AIM.
All of the data below should be written out exactly.

SOURCE MATERIAL.
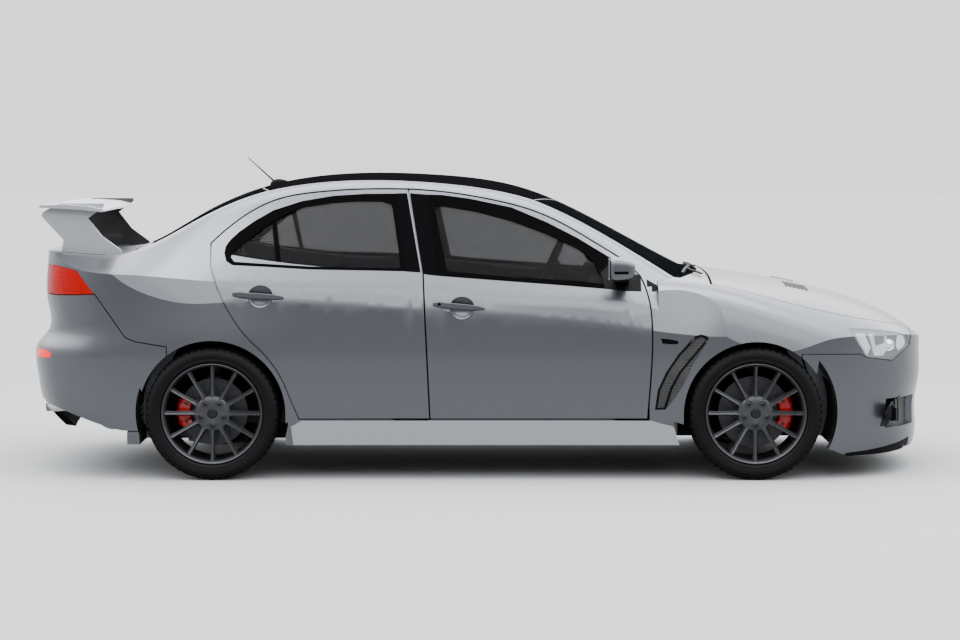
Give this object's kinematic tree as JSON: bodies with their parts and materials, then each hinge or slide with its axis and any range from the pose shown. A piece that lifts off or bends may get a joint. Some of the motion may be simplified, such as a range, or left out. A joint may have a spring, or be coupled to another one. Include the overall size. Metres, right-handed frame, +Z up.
{
  "type": "rally car",
  "caption": "Four-door rally saloon with opening doors, hood, boot lid and fuel flap, steered and rolling wheels, flared arches and a high rear wing.",
  "frame": {"origin": "on the ground under the middle of the car's length and width", "axes": "+X forward, +Y to the car's left, +Z up; the pictured right side faces -Y"},
  "size_m": [4.5451, 2.024, 1.5684],
  "materials": {
    "silver_paint": "metallic",
    "black_paint": "gloss",
    "black_plastic": "matte",
    "window_glass": "tinted",
    "lamp_glass": "clear",
    "red_lamp": "gloss",
    "mesh": "matte",
    "tyre": "matte",
    "rim": "satin",
    "disc": "machined",
    "caliper": "gloss",
    "steel": "satin",
    "engine": "cast",
    "chrome": "polished",
    "trim": "grained",
    "seat_cloth": "woven",
    "leather": "grained",
    "spoiler": "metallic"
  },
  "bodies": {
    "body": {"body_shell": "silver_paint", "roof_panel": "black_paint", "front_bumper": "silver_paint", "rear_bumper": "silver_paint", "diffuser": "black_plastic", "front_fenders": "silver_paint", "side_skirts": "silver_paint", "grille": "mesh", "headlamps": "lamp_glass", "tail_lamps": "red_lamp", "windscreen": "window_glass", "rear_window": "window_glass", "fender_vents": "mesh", "floor_pan": "black_plastic", "engine_block": "engine", "exhaust": "chrome", "suspension_front": "steel", "suspension_rear": "steel", "dashboard": "trim", "front_seats": "seat_cloth", "rear_bench": "seat_cloth", "wipers": "black_plastic", "antenna": "black_plastic", "knuckles_rear": "steel", "calipers_rear": "caliper"},
    "hood": {"hood": "silver_paint", "hood_vents": "mesh"},
    "boot_lid": {"boot_lid": "silver_paint", "rear_wing": "spoiler"},
    "fuel_flap": {"fuel_flap": "silver_paint"},
    "steering_wheel": {"steering_wheel": "leather"},
    "door_front_right": {"door_front_right": "silver_paint", "door_glass_front_right": "window_glass", "mirror_right": "silver_paint"},
    "door_rear_right": {"door_rear_right": "silver_paint", "door_glass_rear_right": "window_glass"},
    "knuckle_right": {"knuckle_front_right": "steel", "caliper_front_right": "caliper"},
    "wheel_front_right": {"tyre_front_right": "tyre", "rim_front_right": "rim", "brake_disc_front_right": "disc"},
    "wheel_rear_right": {"tyre_rear_right": "tyre", "rim_rear_right": "rim", "brake_disc_rear_right": "disc"},
    "door_front_left": {"door_front_left": "silver_paint", "door_glass_front_left": "window_glass", "mirror_left": "silver_paint"},
    "door_rear_left": {"door_rear_left": "silver_paint", "door_glass_rear_left": "window_glass"},
    "knuckle_left": {"knuckle_front_left": "steel", "caliper_front_left": "caliper"},
    "wheel_front_left": {"tyre_front_left": "tyre", "rim_front_left": "rim", "brake_disc_front_left": "disc"},
    "wheel_rear_left": {"tyre_rear_left": "tyre", "rim_rear_left": "rim", "brake_disc_rear_left": "disc"}
  },
  "joints": [
    {"name": "door_front_right_hinge", "type": "hinge", "parent": "body", "child": "door_front_right", "pos_m": [0.7475, -0.858, 0.6], "axis": [0, 0, 1], "range_deg": [0, 65]},
    {"name": "door_rear_right_hinge", "type": "hinge", "parent": "body", "child": "door_rear_right", "pos_m": [-0.3325, -0.858, 0.6], "axis": [0, 0, 1], "range_deg": [0, 65]},
    {"name": "steer_right", "type": "hinge", "parent": "body", "child": "knuckle_right", "pos_m": [1.3475, -0.7005, 0.3265], "axis": [0, 0, 1], "range_deg": [-31, 31]},
    {"name": "wheel_front_right_spin", "type": "hinge", "parent": "knuckle_right", "child": "wheel_front_right", "pos_m": [1.3475, -0.7725, 0.3265], "axis": [0, 1, 0], "continuous": true},
    {"name": "wheel_rear_right_spin", "type": "hinge", "parent": "body", "child": "wheel_rear_right", "pos_m": [-1.3025, -0.7725, 0.3265], "axis": [0, 1, 0], "continuous": true},
    {"name": "door_front_left_hinge", "type": "hinge", "parent": "body", "child": "door_front_left", "pos_m": [0.7475, 0.858, 0.6], "axis": [0, 0, -1], "range_deg": [0, 65]},
    {"name": "door_rear_left_hinge", "type": "hinge", "parent": "body", "child": "door_rear_left", "pos_m": [-0.3325, 0.858, 0.6], "axis": [0, 0, -1], "range_deg": [0, 65]},
    {"name": "steer_left", "type": "hinge", "parent": "body", "child": "knuckle_left", "pos_m": [1.3475, 0.7005, 0.3265], "axis": [0, 0, 1], "range_deg": [-31, 31]},
    {"name": "wheel_front_left_spin", "type": "hinge", "parent": "knuckle_left", "child": "wheel_front_left", "pos_m": [1.3475, 0.7725, 0.3265], "axis": [0, 1, 0], "continuous": true},
    {"name": "wheel_rear_left_spin", "type": "hinge", "parent": "body", "child": "wheel_rear_left", "pos_m": [-1.3025, 0.7725, 0.3265], "axis": [0, 1, 0], "continuous": true},
    {"name": "hood_hinge", "type": "hinge", "parent": "body", "child": "hood", "pos_m": [1.2985, 0, 0.88], "axis": [0, -1, 0], "range_deg": [0, 50]},
    {"name": "boot_lid_hinge", "type": "hinge", "parent": "body", "child": "boot_lid", "pos_m": [-1.8195, 0, 1.08247], "axis": [0, 1, 0], "range_deg": [0, 62]},
    {"name": "steering_wheel_turn", "type": "hinge", "parent": "body", "child": "steering_wheel", "pos_m": [0.3725, 0.37, 0.975], "axis": [-0.9135, 0, 0.4067], "range_deg": [-405, 405]},
    {"name": "fuel_flap_hinge", "type": "hinge", "parent": "body", "child": "fuel_flap", "pos_m": [-1.5265, 0.86615, 0.9315], "axis": [0, 0.1949, -0.9808], "range_deg": [0, 75]}
  ],
  "couplings": [
    {"joint": "steer_left", "follows": "steer_right", "ratio": 1},
    {"joint": "steering_wheel_turn", "follows": "steer_right", "ratio": 13}
  ]
}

ANSWER TO THE PROBLEM.
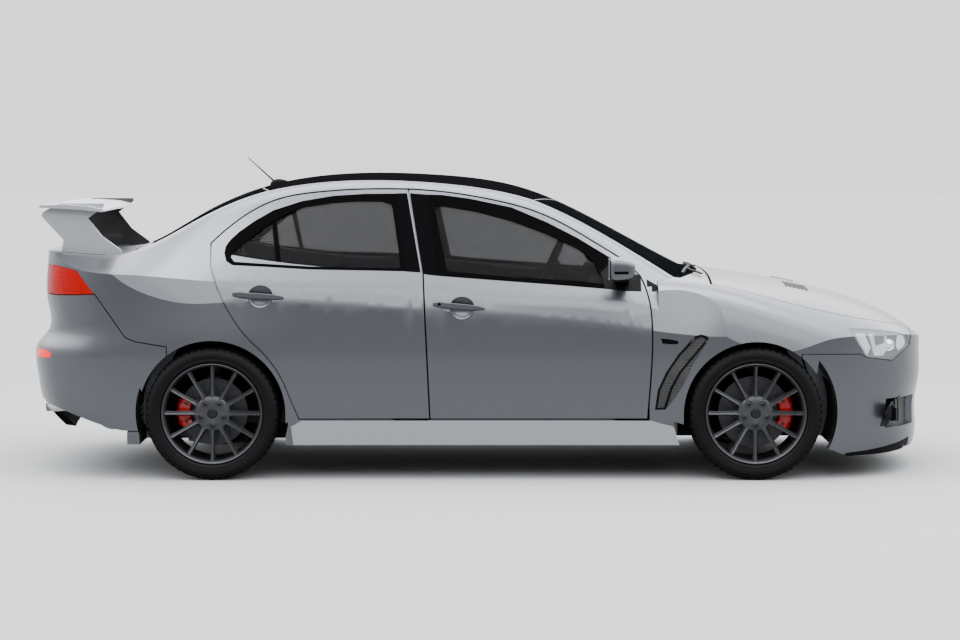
Give this object's kinematic tree as JSON: bodies with their parts and materials, then each hinge or slide with its axis and any range from the pose shown. A piece that lifts off or bends may get a joint. Some of the motion may be simplified, such as a range, or left out. A joint may have a spring, or be coupled to another one. Include the overall size. Metres, right-handed frame, +Z up.
{
  "type": "rally car",
  "caption": "Four-door rally saloon with opening doors, hood, boot lid and fuel flap, steered and rolling wheels, flared arches and a high rear wing.",
  "frame": {"origin": "on the ground under the middle of the car's length and width", "axes": "+X forward, +Y to the car's left, +Z up; the pictured right side faces -Y"},
  "size_m": [4.5451, 2.024, 1.5684],
  "materials": {
    "silver_paint": "metallic",
    "black_paint": "gloss",
    "black_plastic": "matte",
    "window_glass": "tinted",
    "lamp_glass": "clear",
    "red_lamp": "gloss",
    "mesh": "matte",
    "tyre": "matte",
    "rim": "satin",
    "disc": "machined",
    "caliper": "gloss",
    "steel": "satin",
    "engine": "cast",
    "chrome": "polished",
    "trim": "grained",
    "seat_cloth": "woven",
    "leather": "grained",
    "spoiler": "metallic"
  },
  "bodies": {
    "body": {"body_shell": "silver_paint", "roof_panel": "black_paint", "front_bumper": "silver_paint", "rear_bumper": "silver_paint", "diffuser": "black_plastic", "front_fenders": "silver_paint", "side_skirts": "silver_paint", "grille": "mesh", "headlamps": "lamp_glass", "tail_lamps": "red_lamp", "windscreen": "window_glass", "rear_window": "window_glass", "fender_vents": "mesh", "floor_pan": "black_plastic", "engine_block": "engine", "exhaust": "chrome", "suspension_front": "steel", "suspension_rear": "steel", "dashboard": "trim", "front_seats": "seat_cloth", "rear_bench": "seat_cloth", "wipers": "black_plastic", "antenna": "black_plastic", "knuckles_rear": "steel", "calipers_rear": "caliper"},
    "hood": {"hood": "silver_paint", "hood_vents": "mesh"},
    "boot_lid": {"boot_lid": "silver_paint", "rear_wing": "spoiler"},
    "fuel_flap": {"fuel_flap": "silver_paint"},
    "steering_wheel": {"steering_wheel": "leather"},
    "door_front_right": {"door_front_right": "silver_paint", "door_glass_front_right": "window_glass", "mirror_right": "silver_paint"},
    "door_rear_right": {"door_rear_right": "silver_paint", "door_glass_rear_right": "window_glass"},
    "knuckle_right": {"knuckle_front_right": "steel", "caliper_front_right": "caliper"},
    "wheel_front_right": {"tyre_front_right": "tyre", "rim_front_right": "rim", "brake_disc_front_right": "disc"},
    "wheel_rear_right": {"tyre_rear_right": "tyre", "rim_rear_right": "rim", "brake_disc_rear_right": "disc"},
    "door_front_left": {"door_front_left": "silver_paint", "door_glass_front_left": "window_glass", "mirror_left": "silver_paint"},
    "door_rear_left": {"door_rear_left": "silver_paint", "door_glass_rear_left": "window_glass"},
    "knuckle_left": {"knuckle_front_left": "steel", "caliper_front_left": "caliper"},
    "wheel_front_left": {"tyre_front_left": "tyre", "rim_front_left": "rim", "brake_disc_front_left": "disc"},
    "wheel_rear_left": {"tyre_rear_left": "tyre", "rim_rear_left": "rim", "brake_disc_rear_left": "disc"}
  },
  "joints": [
    {"name": "door_front_right_hinge", "type": "hinge", "parent": "body", "child": "door_front_right", "pos_m": [0.7475, -0.858, 0.6], "axis": [0, 0, 1], "range_deg": [0, 65]},
    {"name": "door_rear_right_hinge", "type": "hinge", "parent": "body", "child": "door_rear_right", "pos_m": [-0.3325, -0.858, 0.6], "axis": [0, 0, 1], "range_deg": [0, 65]},
    {"name": "steer_right", "type": "hinge", "parent": "body", "child": "knuckle_right", "pos_m": [1.3475, -0.7005, 0.3265], "axis": [0, 0, 1], "range_deg": [-31, 31]},
    {"name": "wheel_front_right_spin", "type": "hinge", "parent": "knuckle_right", "child": "wheel_front_right", "pos_m": [1.3475, -0.7725, 0.3265], "axis": [0, 1, 0], "continuous": true},
    {"name": "wheel_rear_right_spin", "type": "hinge", "parent": "body", "child": "wheel_rear_right", "pos_m": [-1.3025, -0.7725, 0.3265], "axis": [0, 1, 0], "continuous": true},
    {"name": "door_front_left_hinge", "type": "hinge", "parent": "body", "child": "door_front_left", "pos_m": [0.7475, 0.858, 0.6], "axis": [0, 0, -1], "range_deg": [0, 65]},
    {"name": "door_rear_left_hinge", "type": "hinge", "parent": "body", "child": "door_rear_left", "pos_m": [-0.3325, 0.858, 0.6], "axis": [0, 0, -1], "range_deg": [0, 65]},
    {"name": "steer_left", "type": "hinge", "parent": "body", "child": "knuckle_left", "pos_m": [1.3475, 0.7005, 0.3265], "axis": [0, 0, 1], "range_deg": [-31, 31]},
    {"name": "wheel_front_left_spin", "type": "hinge", "parent": "knuckle_left", "child": "wheel_front_left", "pos_m": [1.3475, 0.7725, 0.3265], "axis": [0, 1, 0], "continuous": true},
    {"name": "wheel_rear_left_spin", "type": "hinge", "parent": "body", "child": "wheel_rear_left", "pos_m": [-1.3025, 0.7725, 0.3265], "axis": [0, 1, 0], "continuous": true},
    {"name": "hood_hinge", "type": "hinge", "parent": "body", "child": "hood", "pos_m": [1.2985, 0, 0.88], "axis": [0, -1, 0], "range_deg": [0, 50]},
    {"name": "boot_lid_hinge", "type": "hinge", "parent": "body", "child": "boot_lid", "pos_m": [-1.8195, 0, 1.08247], "axis": [0, 1, 0], "range_deg": [0, 62]},
    {"name": "steering_wheel_turn", "type": "hinge", "parent": "body", "child": "steering_wheel", "pos_m": [0.3725, 0.37, 0.975], "axis": [-0.9135, 0, 0.4067], "range_deg": [-405, 405]},
    {"name": "fuel_flap_hinge", "type": "hinge", "parent": "body", "child": "fuel_flap", "pos_m": [-1.5265, 0.86615, 0.9315], "axis": [0, 0.1949, -0.9808], "range_deg": [0, 75]}
  ],
  "couplings": [
    {"joint": "steer_left", "follows": "steer_right", "ratio": 1},
    {"joint": "steering_wheel_turn", "follows": "steer_right", "ratio": 13}
  ]
}